Washington: Federal Reserve chairman Ben Bernanke on Monday called for the US to whittle down its record-high budget deficits and for countries such as China to get their consumers to spend more, moves that would help combat skewed global trade and investment flows that contributed to the financial crisis.
Bernanke’s remarks to a Fed conference in Santa Barbara, California, came just days after the federal government on Friday reported a $1.42 trillion (Rs65.75 trillion) deficit for the 2009 budget year that ended 30 September. The previous year’s deficit was $459 billion.
The Fed chief’s comments were aimed at reducing global imbalances, and echo pledges made by leaders of the Group of 20 nations at their Pittsburgh summit last month.
Cautious move: Federal Reserve chairman Ben S. Bernanke. Jim Lo Scalzo / Bloomberg
“As the global economy recovers and trade volumes rebound, however, global imbalances may reassert themselves,” Bernanke warned. For the US’ part, “the most effective way” to boost national savings in this country “is by establishing a sustainable fiscal trajectory, anchored by a clear commitment to substantially reduce federal deficits over time,” Bernanke said. He didn’t suggest ways to do so.
And, for trade surplus countries such as China and most Asian economies, they need to get their consumers to spend more and rely less on export-led growth, Bernanke said.

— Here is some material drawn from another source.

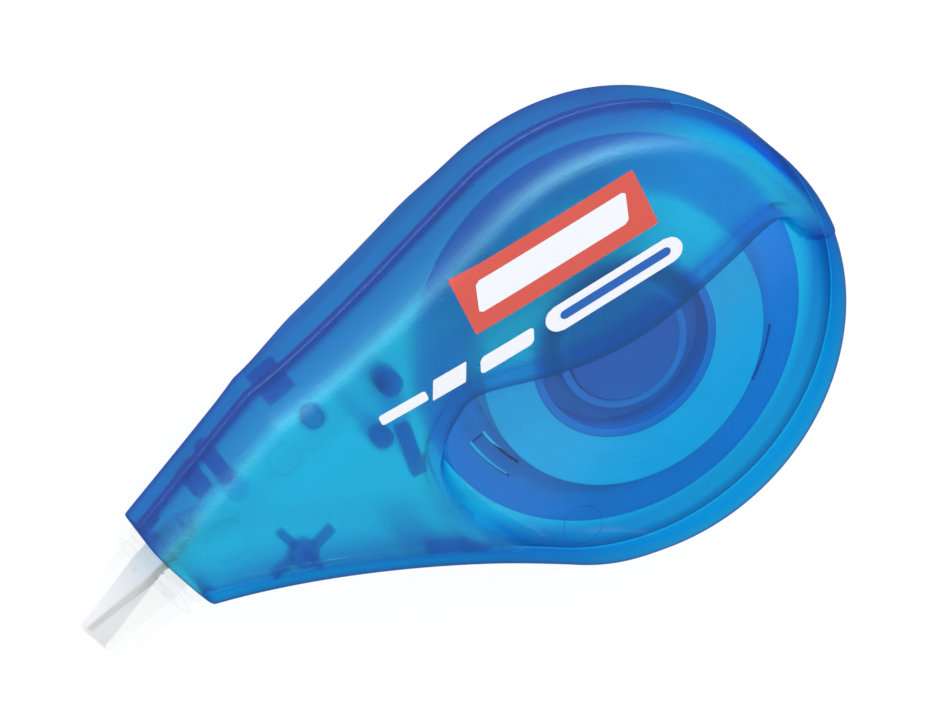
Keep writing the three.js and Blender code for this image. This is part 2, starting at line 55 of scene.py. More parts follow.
# Reels and tape
TAPE_WIDTH = 4.2
RIBBON_THICKNESS = 0.15
RIBBON_GAP = 0.15
ROLL_RADIUS = 17.4
CORE_RADIUS = 11.4
FLANGE_RADIUS = 24.0
DRUM_RADIUS = 20.0
DRUM_THICKNESS = 1.0
FILM_RADIUS = 20.1
FILM_DEPTH = 0.7
FINGER_SLOT = 0.3
FINGER_WIDTH = 1.6
FINGER_TURN = 20.0
FINGER_ANGLES = (188.0, 308.0, 68.0)
FLANGE_EDGE = 0.18
FLANGE_STEPS = 360
FLANGE_RINGS = ((8, 10, 12, 14, 16), (22, 23.2))
CORE_THICKNESS = 1.0
TAPE_SEAT = 0.03
TURN_WANDER = 0.03
SLEEVE_RADIUS = 7.9
CORE_FLOOR = 0.9
SLEEVE_DROP = 0.3
AXLE_RADIUS = 3.4
AXLE_BORE = 1.9
TUBE_BORE = 3.7
TUBE_RADIUS = 5.3
CAP_RIM = 1.56
CAP_MIDDLE = 0.01
CAP_BEVELS = (0.15, 0.2)
CAP_DISH = (0.58, 0.62)
CAP_DISH_DEPTH = 0.12
STEM_RADIUS = 1.6
STEM_LENGTH = 4.0

# Heights of the stack
DRUM_BOTTOM = 1.75
FILM_BOTTOM = 1.85
FLANGE_BOTTOM = 6.15
FLANGE_TOP = 7.05
ROLL_BOTTOM = 7.35
ROLL_TOP = 11.55
TUBE_TOP = 10.9
CAP_BOTTOM = 11.15
CAP_TOP = 11.65
CLUTCH_BOTTOM = 8.7
CLUTCH_TOP = 10.2
CLUTCH_GAP = 0.1
WINDOW_HEIGHT = 13.3
CREST_HEIGHT = 16.5
SEAM_HEIGHT = 7.65
TIP_HEIGHT = 7.0

# Casing
WALL = 1.4
TAIL_RADIUS = 27.7
TAIL_CENTRE = np.array([0.3, 0.4])
STEP_RUN = 0.8
NOSE_DROP = 2.5
NOSE_DROP_END = -8.0
FRONT_EDGE_RISE = 5.0
FRONT_EDGE_RUN = 4.0
CROWN_RUN = 14.0
CROWN_SHARE = 0.12
WINDOW_EDGE = 2.0
BACK_EDGE_TAIL = 3.0
BACK_EDGE_NOSE = 4.4
BACK_EDGE_UPPER = (0.8, 2.3)
BACK_EDGE_SHARP = (-44.0, -30.0, -15.0, -6.0)
BACK_EDGE_END = (8, 24)
UPPER_RUN = 5.0
LEAST_EDGE = 0.12
SEAM_BAND = (1.05, 1.15)
# Painted shade: extra haze that darkens the back shell's upper seam rows
SEAM_SHADE_HAZE = 1.55
SEAM_ROWS = 3
SEAM_GROOVE = 0.22
STEEP_DEPTH = (1.1, 2.6)
LOWER_STEEP_DEPTH = (2.6, 4.4)
# Painted shade on the upper long side fades out toward the tail between these x values
SIDE_SHADE_END = (10, 22)
LOWER_VEIL_START = (-60, -45)
BACK_POLISH = (0.8, 3.0)
LOWER_VEIL = 0.3
LOWER_VEIL_DEPTH = (0.8, 3.2)
SEAM_GAP = 0.02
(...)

“In large part, such action should focus on boosting consumption,” Bernanke said.
The bulk of Bernanke’s remarks largely offered a scholarly assessment of Asia and how it fared during the global financial crisis, the focus of the Fed’s conference. The Fed chief didn’t discuss the state of the US economy or the future course of interest rates.
Bernanke and his colleagues last month held a key bank lending rate at an all-time low near zero and pledged to hold it there for an “extended period”. Many economists believe that means through the rest of this year and into next year.
Deciding when to boost interest rates and reel in the unprecendented amount of money plowed into the US economy will be one of the biggest challenges facing the Fed in the coming months. Remove the support too soon and the recovery could be derailed. Leaving the support in place for too long risks unleashing inflation.
In terms of the world economy, “Asia appears to be leading the global recovery,” Bernanke said. “Recent data from the region suggest that a strong rebound is, in fact, under way.”
Many economists predict the US economy started growing again in the third quarter at a pace of at least 3%, and is still expanding in the current quarter.
Economic activity contracted in the second quarter at an annualized rate of 0.7%, marking a record four straight quarters of decline.